East Antrim DUP MP and member of the Westminster Brexit committee, Sammy Wilson, said it was “disappointing” that the Supreme Court had not found in the Government’s favour and thus gave “anti-democratic losers within the remain camp to conduct a parliamentary guerrilla warfare against the decision by the people of the United Kingdom to leave the EU”.

He welcomed the fact that devolved administrations would have no veto on the process an said his party’s MPs would continue to back Brexit.

But Sinn Fein President Gerry Adams’s response was to call on the Irish government to play a role in “defending the rights of Irish citizens in the North”.

He added: “The Taoiseach and the Irish Government must uphold the Remain vote in the North. And to argue for the North to be accorded a special designated status within the EU. There are precedents for this.”

Ulster Unionist MPs Tom Elliott and Danny Kinahan said the ruling gave “welcome clarity”.

They added: “The Supreme Court has ruled that Parliament must have a say on the triggering of Article 50. However we recognise that Parliament voted to give the people of the United Kingdom the opportunity to vote in a straight in/out referendum.”

They will vote to support Brexit in Parliament and welcomed the fact that devolved administrations would have no say in the process, they said.
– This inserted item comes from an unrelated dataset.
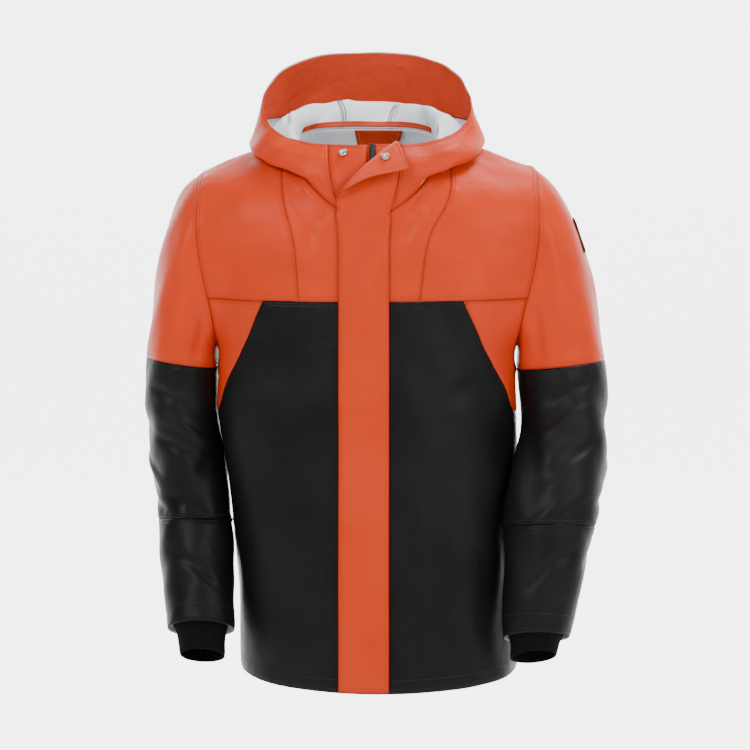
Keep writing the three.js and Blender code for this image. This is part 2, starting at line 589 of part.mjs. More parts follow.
const HOOD_AT = [0, 0.05, 0.085, 0.12, 0.19, 0.26, 0.33, 0.4, 0.47, 0.54, 0.64, 0.74, 0.81, 0.88, 0.94, 1];
const FACING_FROM = 0.73; // the row of the hood at which its facing ends
function addHood() {
  const { band, side, nape, centre: middle } = NECK_CELLS;
  const left = [...steps(HOOD_EDGE.left, 90, side), ...steps(90, HOOD_CENTRE, nape).slice(1)];
  const back = steps(HOOD_CENTRE, 360 - HOOD_CENTRE, middle);
  const beside = steps(270, 360 + HOOD_EDGE.right, side).slice(1);
  const right = [...steps(360 - HOOD_CENTRE, 270, nape), ...beside];
  const pieces = {
    hood_side_left: left,
    hood_centre: back,
    hood_side_right: right,
    collar_band_right: steps(HOOD_EDGE.right, CENTRE_TURN, band),
    collar_band_left: steps(CENTRE_TURN, HOOD_EDGE.left, band),
  };
  const options = { sewn: ["low", "start", "end"], gap: NECK_GAP };
  for (const [name, turns] of Object.entries(pieces)) {
    const mirrored = turns[0] > 180;
    add(name, panel(hoodPoint, HOOD_AT, turns.map(fixed), { ...options, mirrored }), orange);
  }
  const all = [...left, ...back.slice(1), ...right.slice(1)];
  const inside = { lift: -CLOTH - LAY_GAP, cloth: TRIM_CLOTH };
  const facing = HOOD_AT.filter((at) => at >= FACING_FROM);
  add("hood_facing", panel(hoodPoint, facing, all.map(fixed), inside), orange);
  const behind = all.filter((turn) => turn > BINDING.from && turn < 360 - BINDING.from);
  const roll = { ...inside, cloth: BINDING.cloth };
  add("neck_binding", panel(hoodPoint, BINDING.rows, behind.map(fixed), roll), orange);
}

// A place on the outside of the fronts and collar: x across, up above the neck seam at the centre, lift
// off the cloth.
function frontSkin(x, up, lift) {
  if (up >= 0) {
    const at = up / COLLAR_RISE;
    const turn = THREE.MathUtils.radToDeg(Math.asin(x / lerp(NECK_HALF, HOOD_RINGS[1].half, at)));
    return hoodPoint(turn, at).addScaledVector(outward(hoodPoint, turn, at), lift);
  }
  const height = up > -CENTRE_RISE ? 2 + up / CENTRE_RISE : 1 + (up + CENTRE_RISE) / BODY_RISE;
  const across = acrossAt(x, height > 1 ? CHEST_Z : torsoPoint(0, height, -1).z);
  const level = outward(front, across, Math.min(height, NEAR_RIDGE)).setZ(0).normalize();
  return front(across, height).addScaledVector(level, lift);
}

// A strip of cloth over the fronts, from rows of points: each row runs from the wearer's right to the left.
function strip(rows, cloth) {
  const grid = (a, b) => {
    const row = rows[THREE.MathUtils.clamp(Math.round(b), 0, rows.length - 1)];
    return row[THREE.MathUtils.clamp(Math.round(a), 0, row.length - 1)].clone();
  };
  const normals = rows.map((row, i) => row.map((_, j) => outward(grid, j, i, 1)));
  const inner = rows.map((row, i) =>
    row.map((point, j) => point.clone().addScaledVector(normals[i][j], -cloth)),
  );
  return wall(rows, inner);
}

const FLAP_CELLS = 12;
const FLAP_ROWS = { body: 16, top: 13 };
const flapTurn = columns(FLAP_TURN, "at", ["turnX", "turnUp", "edgeX", "edgeUp", "turned", "lift"]);
const FLAP_START = FLAP_TURN[0].turnUp;
const sewnX = (up) => lerp(FLAP.sewn, FLAP.sewnAtRim, clamp(up / COLLAR_RISE));

// A row of the flap where its top is turned back: flat from the sewn edge to the turn, then rolled over.
function turnedRow(at) {
  const turned = flapTurn.turned(at);
  const turn = { x: flapTurn.turnX(at), up: flapTurn.turnUp(at) };
  const edge = { x: flapTurn.edgeX(at), up: flapTurn.edgeUp(at) };
  const sewnUp = lerp(FLAP_START, COLLAR_RISE, at);
  return steps(0, 1, FLAP_CELLS).map((k) => {
    if (k >= turned) {
      const t = turned < 1 ? (1 - k) / (1 - turned) : 0;
      return frontSkin(lerp(sewnX(sewnUp), turn.x, t), lerp(sewnUp, turn.up, t), FLAP_LIFT);
    }
    const t = 1 - k / turned;
    const roll = FLAP.roll * Math.sin(Math.PI * Math.min(1, t / 0.5)) * clamp(turned * 4);
    const away = Math.hypot(edge.x - turn.x, edge.up - turn.up) || 1;
    const x = lerp(turn.x, edge.x, t) - (roll * (edge.x - turn.x)) / away;
    const up = lerp(turn.up, edge.up, t) - (roll * (edge.up - turn.up)) / away;
    return frontSkin(x, up, FLAP_LIFT + flapTurn.lift(at) * smooth(t / 0.45));
  });
}

function addFlap() {
  const low = steps(-CENTRE_RISE - BODY_RISE * FLAP.reach, -CENTRE_RISE, FLAP_ROWS.body);
  const rows = [...low, -CENTRE_RISE / 2, 0].map((up) =>
    steps(FLAP.free, FLAP.sewn, FLAP_CELLS).map((x) => frontSkin(x, up, FLAP_LIFT)),
  );
  rows.push(...steps(0, 1, FLAP_ROWS.top).map(turnedRow));
  add("storm_flap", strip(rows, FLAP_CLOTH), orange);
  const zipUps = [...low, -CENTRE_RISE / 2, 0, ...steps(FLAP_START, COLLAR_RISE - ZIP.below, 6)];
  const zipRows = zipUps.map((up) => {
    const lean = ZIP.lean * clamp(up / COLLAR_RISE);
    return steps(ZIP.from, ZIP.to, 2).map((x) => frontSkin(x + lean, up, LAY_GAP + ZIP.high));
  });
  add("zip", strip(zipRows, ZIP.high), teeth);
}

// A press stud's half: a low domed button with a hollow, its flat back towards the cloth.
function addSnap(name, point, normal) {
  const { half, high } = SNAP;
  const profile = [
    [0, 0],
    [half, 0],
    [half, high * 0.5],
    [half * 0.8, high],
    [half * 0.5, high],
    [half * 0.42, high * 0.6],
    [0, high * 0.6],
  ].map(([r, y]) => new THREE.Vector2(r, y));
  const mesh = add(name, new THREE.LatheGeometry(profile, 20), steel);
  mesh.quaternion.setFromUnitVectors(vec(0, 1, 0), normal);
  mesh.position.copy(point);
}

function addSnaps() {
  const place = frontSkin(SNAP.stud.x, SNAP.stud.up, LAY_GAP);
  const normal = frontSkin(SNAP.stud.x, SNAP.stud.up, 10).sub(place).normalize();
  addSnap("snap_stud", place, normal);
  const [at, cell] = [SNAP.socket.at, SNAP.socket.cell];
  const row = turnedRow(at);
  const next = turnedRow(at + 1 / FLAP_ROWS.top);
  const along = row[cell + 1].clone().sub(row[cell - 1]);
  const facing = along.cross(next[cell].clone().sub(row[cell])).normalize();
  if (facing.y > 0) facing.negate();
  addSnap("snap_socket", row[cell].clone().addScaledVector(facing, FLAP_CLOTH + SNAP_GAP), facing);
}

// A plain tab lies on the outer side of the left sleeve, on its facets.
function addTab() {
  const surface = (a, b) => sleeves.left(a, -b);
  const rows = TAB.rows.map((at) => -at).reverse();
  const places = sleevePlaces.slice(TAB.first, TAB.last + 1).map(fixed);
  add("sleeve_tab", panel(surface, rows, places, { lift: LAY_GAP + TRIM_CLOTH, cloth: TRIM_CLOTH }), teeth);
}

addFront("right", -1);
addFront("left", 1);
addBack();
addSleeve("right", -1);
addSleeve("left", 1);
addHood();
addFlap();
addSnaps();
addTab();

export default coat;
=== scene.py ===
"""A hooded raincoat in orange and black coated cloth, filled out as on a wearer, with its hood down.

Each cloth piece starts from the form of its CAD node, is refined, and gets the folds that it has when worn.
The folds are drawn from one side of the coat, in millimetres. Seams, stitches, zip teeth and studs
are added on the creased cloth. The coat faces -Y, +Z is up, and its left is the wearer's left, at +X.
"""

import logging
import math
from collections.abc import Iterable, Sequence
from dataclasses import dataclass, field
from enum import Enum

import bmesh
import bpy
import numpy as np
from mathutils import Matrix, Vector
from mathutils.bvhtree import BVHTree
from mathutils.kdtree import KDTree

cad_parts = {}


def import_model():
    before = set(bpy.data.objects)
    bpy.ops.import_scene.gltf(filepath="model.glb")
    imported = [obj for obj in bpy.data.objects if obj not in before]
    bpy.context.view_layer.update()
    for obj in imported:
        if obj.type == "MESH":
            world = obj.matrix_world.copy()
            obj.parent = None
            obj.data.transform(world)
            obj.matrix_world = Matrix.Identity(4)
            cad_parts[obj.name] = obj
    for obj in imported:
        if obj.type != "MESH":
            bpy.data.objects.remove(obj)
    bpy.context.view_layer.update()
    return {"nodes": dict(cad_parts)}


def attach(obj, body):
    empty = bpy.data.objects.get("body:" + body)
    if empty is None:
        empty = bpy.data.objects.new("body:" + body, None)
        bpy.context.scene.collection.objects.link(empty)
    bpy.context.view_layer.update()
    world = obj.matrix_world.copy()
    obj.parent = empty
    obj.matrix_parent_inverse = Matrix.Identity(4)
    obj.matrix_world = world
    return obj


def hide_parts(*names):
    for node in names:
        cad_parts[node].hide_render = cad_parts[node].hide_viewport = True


log = logging.getLogger("raincoat")

MM = 0.001
SEAM_HOLD = 14.0  # folds run out this far from a seam between two parts of the coat, in millimetres
SEAM_NEAR = 6.0  # edges closer than this are sewn to each other
RIM_ANGLE = math.radians(50)  # the rims of a wall meet its faces at more than this
CORNER_ANGLE = math.radians(52)  # an edge that turns by more than this has a corner
GATHER_AT, GATHER_WIDE = 7.0, 9.0  # where cloth gathers along its edges, in millimetres
TURNED_IN, TURN_WIDE = 0.7, 2.5  # how far edges are turned in, and over which width


# Shaders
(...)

“The challenge now is to secure the best deal for Northern Ireland.”

But SDLP Leader Colum Eastwood MLA branded the judgement “significantly undermines the value placed on the democratic mandate of our Assembly”.

He added: “Northern Ireland voted to remain in the European Union, yet the Northern Ireland Assembly is being denied any role or rights in the upcoming negotiations with the European Union.”
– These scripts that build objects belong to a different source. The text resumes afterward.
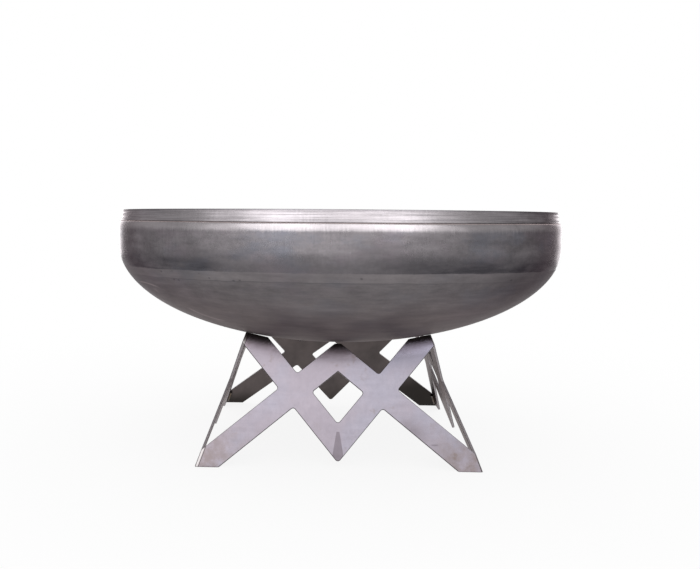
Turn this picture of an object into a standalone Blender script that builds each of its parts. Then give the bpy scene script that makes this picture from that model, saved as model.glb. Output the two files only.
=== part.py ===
"""Fire pit: a round steel bowl that lies loose on a square base of four leaning plates with crossed bars.

Metres, +Z up. The origin is on the ground, in the middle of the base, and the front plate faces -Y.
Each plate is drawn flat: u runs across it from its middle, and v runs up its outer face from the ground.
"""

import math

import bmesh
import bpy
from mathutils import Matrix, Vector

# Driving dimensions of the base
BASE_WIDTH = 0.535  # over the outer faces, on the ground
LEAN = math.radians(20)  # of each plate, inwards from upright
PLATE = 0.0048  # 3/16 in steel
BAR_WIDTH = 0.046
FOOT_BAR_ANGLE = math.radians(39.5)  # from a foot up to the peak in the middle
ARM_BAR_ANGLE = math.radians(50.5)  # from the V point up to a corner, square to the foot bars
DIAMOND_TOP = 0.184  # v where the two foot bars' lower edges meet
DIAMOND_BOTTOM = 0.0845  # v where the two arm bars' upper edges meet
PEAK_HALF_WIDTH = 0.0063
ARM_TOP_INNER_U = 0.136  # where an arm's sloping top edge starts
ARM_TOP_CORNER_V = 0.2589  # where that edge meets the corner of the base
NOTCH_RADIUS = 0.005
TIP_RADIUS = 0.006
CORNER_RADIUS = 0.001
MITRE_GAP = 0.0003
OVERRUN = 0.02  # how far an outline runs past the mitres before it is trimmed
FOOT_OVERRUN = 0.003  # how far it runs below the ground before it is trimmed

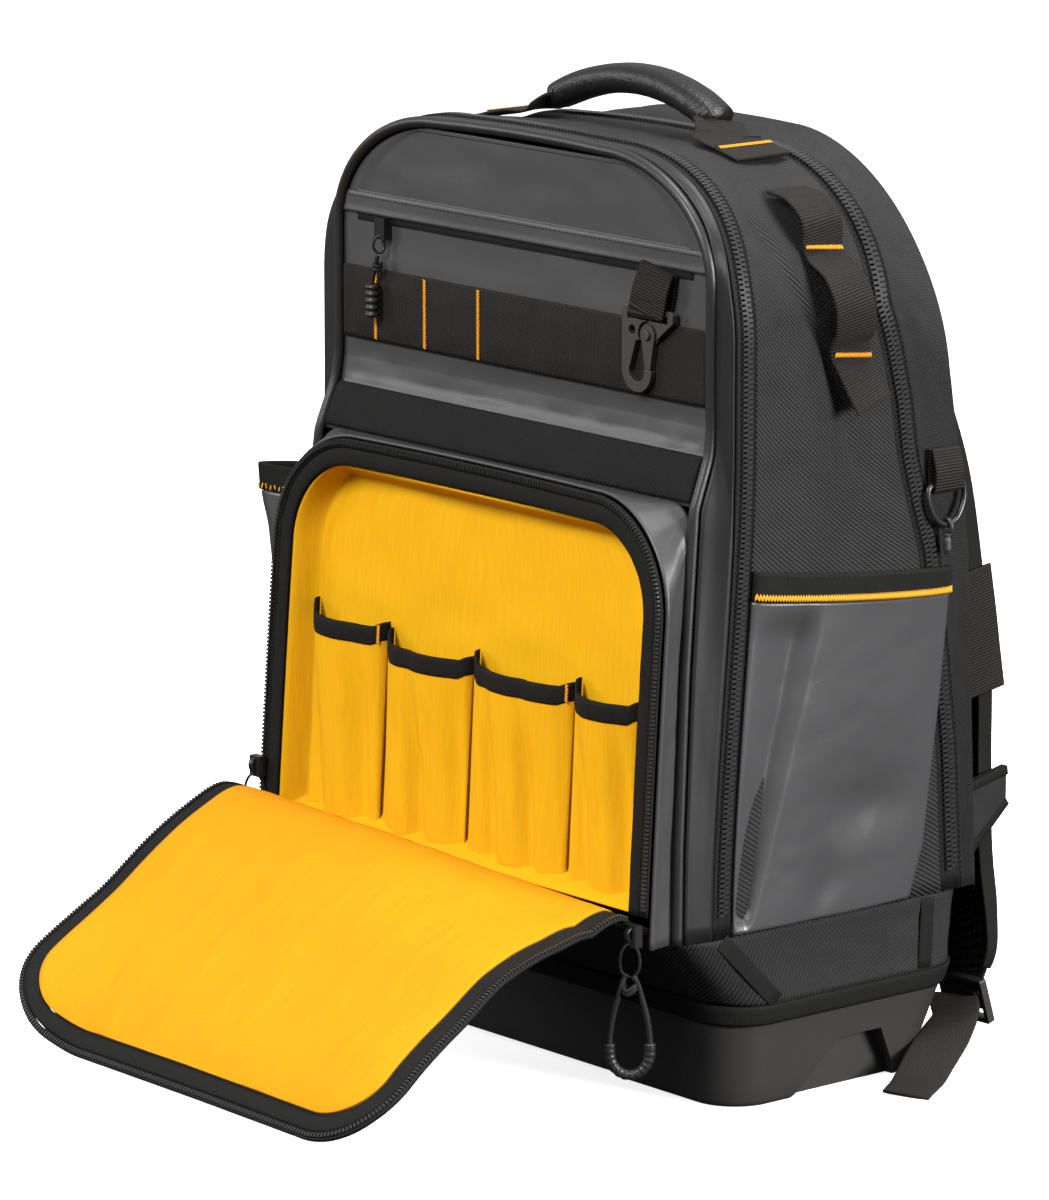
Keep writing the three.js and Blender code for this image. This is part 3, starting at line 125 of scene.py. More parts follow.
def buildTwill(tree, start, end):
    diagonal = bandWave(tree, start.outputs["Vector"], start.outputs["Pitch"], 52)
    thread = bandWave(tree, start.outputs["Vector"], math2(tree, "MULTIPLY", start.outputs["Pitch"], 0.8),
                      -24)
    height = math2(tree, "MULTIPLY", diagonal, math2(tree, "ADD", math2(tree, "MULTIPLY", thread, 0.6), 0.4))
    noise = addNode(tree, "ShaderNodeTexNoise", Scale=60.0, Detail=3.0)
    tree.links.new(start.outputs["Vector"], noise.inputs["Vector"])
    shade = math2(tree, "ADD", math2(tree, "MULTIPLY", height, 0.75),
                  math2(tree, "MULTIPLY", noise.outputs["Fac"], 0.25))
    tree.links.new(shade, end.inputs["Shade"])
    tree.links.new(height, end.inputs["Height"])


def buildRibs(tree, start, end):
    rib = bandWave(tree, start.outputs["Vector"], start.outputs["Pitch"], 0)
    yarn = bandWave(tree, start.outputs["Vector"], math2(tree, "MULTIPLY", start.outputs["Pitch"], 0.55), 90)
    height = math2(tree, "ADD", math2(tree, "MULTIPLY", rib, 0.8), math2(tree, "MULTIPLY", yarn, 0.2))
    noise = addNode(tree, "ShaderNodeTexNoise", Scale=90.0, Detail=3.0)
    tree.links.new(start.outputs["Vector"], noise.inputs["Vector"])
    shade = math2(tree, "ADD", math2(tree, "MULTIPLY", height, 0.7),
                  math2(tree, "MULTIPLY", noise.outputs["Fac"], 0.3))
    tree.links.new(shade, end.inputs["Shade"])
    tree.links.new(height, end.inputs["Height"])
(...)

Although the Supreme Court disagreed with the view that there is a legal requirement to gain legislative consent from Stormont, he said, it remains the SDLP view that it is a political requirement to gain that consent. This will be top of the SDLP agenda in any post-election negotiations, he said.

Alliance MLA David Ford also welcomed the Supreme Court ruling.

“Brexit has such fundamental implications for the wider UK and specifically Northern Ireland, it would have been an affront to democracy to if the formal triggering of Article 50 was not subject to detailed scrutiny and accountability by Parliament,” he said.

“This means the Government should now produce a much more detailed plan and their Bill may be subject to amendments before it can move through Parliament, he said.

However, the decision to exclude the devolved assemblies from the process raises significant issues for the future of devolution across the UK, he added.

Green Party MLA Steven Agnew, a plaintiff in a legal challenge against Brexit, welcomed the outcome.

“This decision upholds democratic principles and provides an opportunity for consideration of the specific circumstances of Northern Ireland,” he said.

“It is important that all Northern Ireland’s MPs and Lords do their job and ensure that our special status is recognised as the only UK region that will have a land border with an EU member state.”